▶ [Problem details]:
Repeat every line below exactly, word for word.

Rows from a 3D modeling dataset:
========

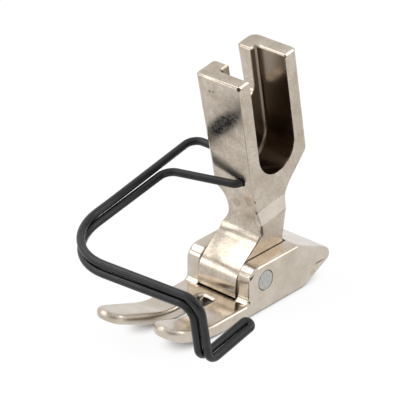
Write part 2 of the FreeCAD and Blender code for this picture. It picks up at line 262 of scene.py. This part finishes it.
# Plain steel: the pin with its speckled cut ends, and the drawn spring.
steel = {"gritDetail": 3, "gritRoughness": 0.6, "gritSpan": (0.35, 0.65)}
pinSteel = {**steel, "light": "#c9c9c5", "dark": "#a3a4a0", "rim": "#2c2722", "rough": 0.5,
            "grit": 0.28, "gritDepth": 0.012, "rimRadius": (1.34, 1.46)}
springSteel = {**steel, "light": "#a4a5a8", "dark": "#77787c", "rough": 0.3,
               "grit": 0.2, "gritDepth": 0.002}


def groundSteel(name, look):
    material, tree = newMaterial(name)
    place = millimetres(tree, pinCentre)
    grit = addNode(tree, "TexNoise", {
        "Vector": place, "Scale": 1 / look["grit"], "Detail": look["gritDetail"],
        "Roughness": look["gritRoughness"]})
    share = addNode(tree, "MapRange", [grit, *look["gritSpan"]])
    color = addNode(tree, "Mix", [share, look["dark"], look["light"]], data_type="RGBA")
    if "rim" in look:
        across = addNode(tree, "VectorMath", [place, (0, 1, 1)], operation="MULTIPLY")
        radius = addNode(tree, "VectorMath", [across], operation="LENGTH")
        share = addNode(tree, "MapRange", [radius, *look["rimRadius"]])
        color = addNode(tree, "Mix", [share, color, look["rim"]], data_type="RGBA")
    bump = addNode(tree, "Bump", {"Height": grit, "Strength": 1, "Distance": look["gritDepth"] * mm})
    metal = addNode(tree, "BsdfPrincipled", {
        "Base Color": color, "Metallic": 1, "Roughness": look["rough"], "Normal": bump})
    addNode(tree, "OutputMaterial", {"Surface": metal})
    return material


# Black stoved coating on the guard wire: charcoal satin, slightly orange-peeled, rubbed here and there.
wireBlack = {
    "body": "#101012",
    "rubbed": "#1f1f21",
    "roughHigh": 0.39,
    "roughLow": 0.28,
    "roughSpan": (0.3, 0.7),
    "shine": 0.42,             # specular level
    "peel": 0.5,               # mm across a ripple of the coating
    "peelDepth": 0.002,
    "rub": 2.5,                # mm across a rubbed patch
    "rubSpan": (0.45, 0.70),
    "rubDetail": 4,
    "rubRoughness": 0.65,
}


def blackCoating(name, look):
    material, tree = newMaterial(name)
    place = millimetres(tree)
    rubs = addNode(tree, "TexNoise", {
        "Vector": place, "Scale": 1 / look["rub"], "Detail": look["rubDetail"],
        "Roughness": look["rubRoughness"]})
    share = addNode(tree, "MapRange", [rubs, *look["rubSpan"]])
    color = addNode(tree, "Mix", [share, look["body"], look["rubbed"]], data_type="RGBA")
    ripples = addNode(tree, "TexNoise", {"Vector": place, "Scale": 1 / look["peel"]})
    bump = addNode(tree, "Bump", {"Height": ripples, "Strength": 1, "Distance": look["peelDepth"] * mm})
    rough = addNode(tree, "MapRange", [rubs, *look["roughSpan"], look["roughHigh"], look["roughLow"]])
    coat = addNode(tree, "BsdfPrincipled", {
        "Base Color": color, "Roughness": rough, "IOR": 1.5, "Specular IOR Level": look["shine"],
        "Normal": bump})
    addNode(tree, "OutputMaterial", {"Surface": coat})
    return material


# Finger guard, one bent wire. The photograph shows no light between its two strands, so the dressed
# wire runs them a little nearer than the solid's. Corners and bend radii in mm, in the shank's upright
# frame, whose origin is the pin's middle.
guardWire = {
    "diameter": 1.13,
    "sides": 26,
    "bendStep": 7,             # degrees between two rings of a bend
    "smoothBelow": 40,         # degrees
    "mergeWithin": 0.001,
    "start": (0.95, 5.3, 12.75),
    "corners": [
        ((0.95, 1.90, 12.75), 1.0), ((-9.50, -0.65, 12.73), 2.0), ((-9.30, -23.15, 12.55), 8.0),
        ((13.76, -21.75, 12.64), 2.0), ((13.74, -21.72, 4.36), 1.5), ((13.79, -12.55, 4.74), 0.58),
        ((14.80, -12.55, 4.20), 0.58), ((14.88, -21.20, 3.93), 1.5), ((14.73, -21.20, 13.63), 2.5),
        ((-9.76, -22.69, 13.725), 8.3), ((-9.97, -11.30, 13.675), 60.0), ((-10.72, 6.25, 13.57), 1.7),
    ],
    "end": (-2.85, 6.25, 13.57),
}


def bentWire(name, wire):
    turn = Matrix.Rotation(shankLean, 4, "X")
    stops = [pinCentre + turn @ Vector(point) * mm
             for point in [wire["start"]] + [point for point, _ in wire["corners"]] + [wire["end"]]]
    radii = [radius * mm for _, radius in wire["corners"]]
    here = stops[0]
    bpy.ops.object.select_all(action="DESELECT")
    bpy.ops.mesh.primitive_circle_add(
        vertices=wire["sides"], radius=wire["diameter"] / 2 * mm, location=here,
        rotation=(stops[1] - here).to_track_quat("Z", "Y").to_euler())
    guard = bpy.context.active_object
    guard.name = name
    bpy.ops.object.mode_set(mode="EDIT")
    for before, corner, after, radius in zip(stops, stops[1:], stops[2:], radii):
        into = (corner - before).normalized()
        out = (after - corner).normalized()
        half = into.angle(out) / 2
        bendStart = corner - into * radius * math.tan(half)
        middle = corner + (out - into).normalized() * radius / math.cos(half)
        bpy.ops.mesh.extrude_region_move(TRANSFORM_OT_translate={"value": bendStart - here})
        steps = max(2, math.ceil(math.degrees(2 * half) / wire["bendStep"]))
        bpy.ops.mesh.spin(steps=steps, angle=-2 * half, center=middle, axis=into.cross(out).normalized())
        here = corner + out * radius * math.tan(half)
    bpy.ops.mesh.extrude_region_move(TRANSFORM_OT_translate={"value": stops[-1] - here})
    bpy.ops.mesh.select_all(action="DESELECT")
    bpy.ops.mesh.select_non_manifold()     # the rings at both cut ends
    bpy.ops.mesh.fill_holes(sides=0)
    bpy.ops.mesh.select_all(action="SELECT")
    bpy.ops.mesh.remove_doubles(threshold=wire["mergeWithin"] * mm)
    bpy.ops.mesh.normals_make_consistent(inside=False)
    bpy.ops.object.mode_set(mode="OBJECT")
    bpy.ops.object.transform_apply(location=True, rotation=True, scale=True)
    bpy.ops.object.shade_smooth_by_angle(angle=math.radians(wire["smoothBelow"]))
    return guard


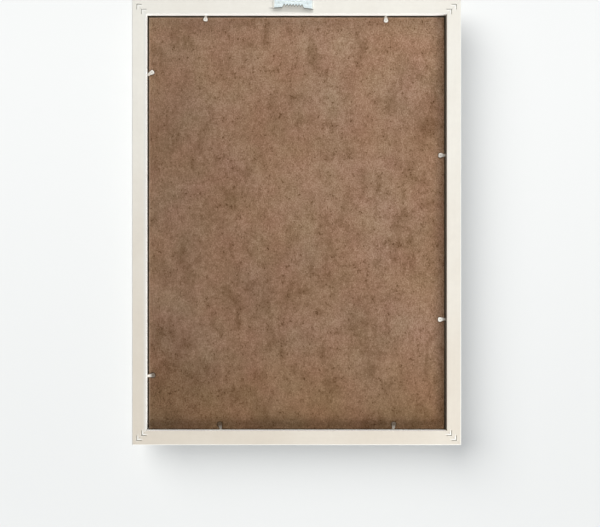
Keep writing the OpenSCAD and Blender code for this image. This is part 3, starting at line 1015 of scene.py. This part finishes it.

========

▶ [Task answer]:
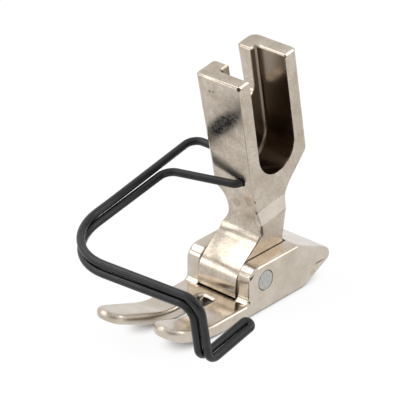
Write part 2 of the FreeCAD and Blender code for this picture. It picks up at line 262 of scene.py. This part finishes it.
# Plain steel: the pin with its speckled cut ends, and the drawn spring.
steel = {"gritDetail": 3, "gritRoughness": 0.6, "gritSpan": (0.35, 0.65)}
pinSteel = {**steel, "light": "#c9c9c5", "dark": "#a3a4a0", "rim": "#2c2722", "rough": 0.5,
            "grit": 0.28, "gritDepth": 0.012, "rimRadius": (1.34, 1.46)}
springSteel = {**steel, "light": "#a4a5a8", "dark": "#77787c", "rough": 0.3,
               "grit": 0.2, "gritDepth": 0.002}


def groundSteel(name, look):
    material, tree = newMaterial(name)
    place = millimetres(tree, pinCentre)
    grit = addNode(tree, "TexNoise", {
        "Vector": place, "Scale": 1 / look["grit"], "Detail": look["gritDetail"],
        "Roughness": look["gritRoughness"]})
    share = addNode(tree, "MapRange", [grit, *look["gritSpan"]])
    color = addNode(tree, "Mix", [share, look["dark"], look["light"]], data_type="RGBA")
    if "rim" in look:
        across = addNode(tree, "VectorMath", [place, (0, 1, 1)], operation="MULTIPLY")
        radius = addNode(tree, "VectorMath", [across], operation="LENGTH")
        share = addNode(tree, "MapRange", [radius, *look["rimRadius"]])
        color = addNode(tree, "Mix", [share, color, look["rim"]], data_type="RGBA")
    bump = addNode(tree, "Bump", {"Height": grit, "Strength": 1, "Distance": look["gritDepth"] * mm})
    metal = addNode(tree, "BsdfPrincipled", {
        "Base Color": color, "Metallic": 1, "Roughness": look["rough"], "Normal": bump})
    addNode(tree, "OutputMaterial", {"Surface": metal})
    return material


# Black stoved coating on the guard wire: charcoal satin, slightly orange-peeled, rubbed here and there.
wireBlack = {
    "body": "#101012",
    "rubbed": "#1f1f21",
    "roughHigh": 0.39,
    "roughLow": 0.28,
    "roughSpan": (0.3, 0.7),
    "shine": 0.42,             # specular level
    "peel": 0.5,               # mm across a ripple of the coating
    "peelDepth": 0.002,
    "rub": 2.5,                # mm across a rubbed patch
    "rubSpan": (0.45, 0.70),
    "rubDetail": 4,
    "rubRoughness": 0.65,
}


def blackCoating(name, look):
    material, tree = newMaterial(name)
    place = millimetres(tree)
    rubs = addNode(tree, "TexNoise", {
        "Vector": place, "Scale": 1 / look["rub"], "Detail": look["rubDetail"],
        "Roughness": look["rubRoughness"]})
    share = addNode(tree, "MapRange", [rubs, *look["rubSpan"]])
    color = addNode(tree, "Mix", [share, look["body"], look["rubbed"]], data_type="RGBA")
    ripples = addNode(tree, "TexNoise", {"Vector": place, "Scale": 1 / look["peel"]})
    bump = addNode(tree, "Bump", {"Height": ripples, "Strength": 1, "Distance": look["peelDepth"] * mm})
    rough = addNode(tree, "MapRange", [rubs, *look["roughSpan"], look["roughHigh"], look["roughLow"]])
    coat = addNode(tree, "BsdfPrincipled", {
        "Base Color": color, "Roughness": rough, "IOR": 1.5, "Specular IOR Level": look["shine"],
        "Normal": bump})
    addNode(tree, "OutputMaterial", {"Surface": coat})
    return material


# Finger guard, one bent wire. The photograph shows no light between its two strands, so the dressed
# wire runs them a little nearer than the solid's. Corners and bend radii in mm, in the shank's upright
# frame, whose origin is the pin's middle.
guardWire = {
    "diameter": 1.13,
    "sides": 26,
    "bendStep": 7,             # degrees between two rings of a bend
    "smoothBelow": 40,         # degrees
    "mergeWithin": 0.001,
    "start": (0.95, 5.3, 12.75),
    "corners": [
        ((0.95, 1.90, 12.75), 1.0), ((-9.50, -0.65, 12.73), 2.0), ((-9.30, -23.15, 12.55), 8.0),
        ((13.76, -21.75, 12.64), 2.0), ((13.74, -21.72, 4.36), 1.5), ((13.79, -12.55, 4.74), 0.58),
        ((14.80, -12.55, 4.20), 0.58), ((14.88, -21.20, 3.93), 1.5), ((14.73, -21.20, 13.63), 2.5),
        ((-9.76, -22.69, 13.725), 8.3), ((-9.97, -11.30, 13.675), 60.0), ((-10.72, 6.25, 13.57), 1.7),
    ],
    "end": (-2.85, 6.25, 13.57),
}


def bentWire(name, wire):
    turn = Matrix.Rotation(shankLean, 4, "X")
    stops = [pinCentre + turn @ Vector(point) * mm
             for point in [wire["start"]] + [point for point, _ in wire["corners"]] + [wire["end"]]]
    radii = [radius * mm for _, radius in wire["corners"]]
    here = stops[0]
    bpy.ops.object.select_all(action="DESELECT")
    bpy.ops.mesh.primitive_circle_add(
        vertices=wire["sides"], radius=wire["diameter"] / 2 * mm, location=here,
        rotation=(stops[1] - here).to_track_quat("Z", "Y").to_euler())
    guard = bpy.context.active_object
    guard.name = name
    bpy.ops.object.mode_set(mode="EDIT")
    for before, corner, after, radius in zip(stops, stops[1:], stops[2:], radii):
        into = (corner - before).normalized()
        out = (after - corner).normalized()
        half = into.angle(out) / 2
        bendStart = corner - into * radius * math.tan(half)
        middle = corner + (out - into).normalized() * radius / math.cos(half)
        bpy.ops.mesh.extrude_region_move(TRANSFORM_OT_translate={"value": bendStart - here})
        steps = max(2, math.ceil(math.degrees(2 * half) / wire["bendStep"]))
        bpy.ops.mesh.spin(steps=steps, angle=-2 * half, center=middle, axis=into.cross(out).normalized())
        here = corner + out * radius * math.tan(half)
    bpy.ops.mesh.extrude_region_move(TRANSFORM_OT_translate={"value": stops[-1] - here})
    bpy.ops.mesh.select_all(action="DESELECT")
    bpy.ops.mesh.select_non_manifold()     # the rings at both cut ends
    bpy.ops.mesh.fill_holes(sides=0)
    bpy.ops.mesh.select_all(action="SELECT")
    bpy.ops.mesh.remove_doubles(threshold=wire["mergeWithin"] * mm)
    bpy.ops.mesh.normals_make_consistent(inside=False)
    bpy.ops.object.mode_set(mode="OBJECT")
    bpy.ops.object.transform_apply(location=True, rotation=True, scale=True)
    bpy.ops.object.shade_smooth_by_angle(angle=math.radians(wire["smoothBelow"]))
    return guard


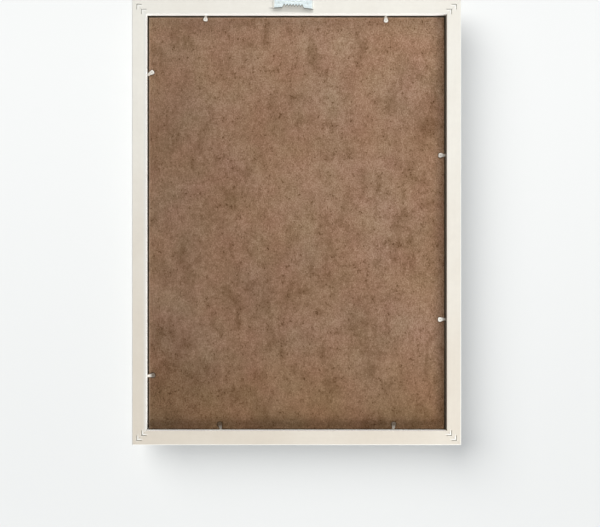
Keep writing the OpenSCAD and Blender code for this image. This is part 3, starting at line 1015 of scene.py. This part finishes it.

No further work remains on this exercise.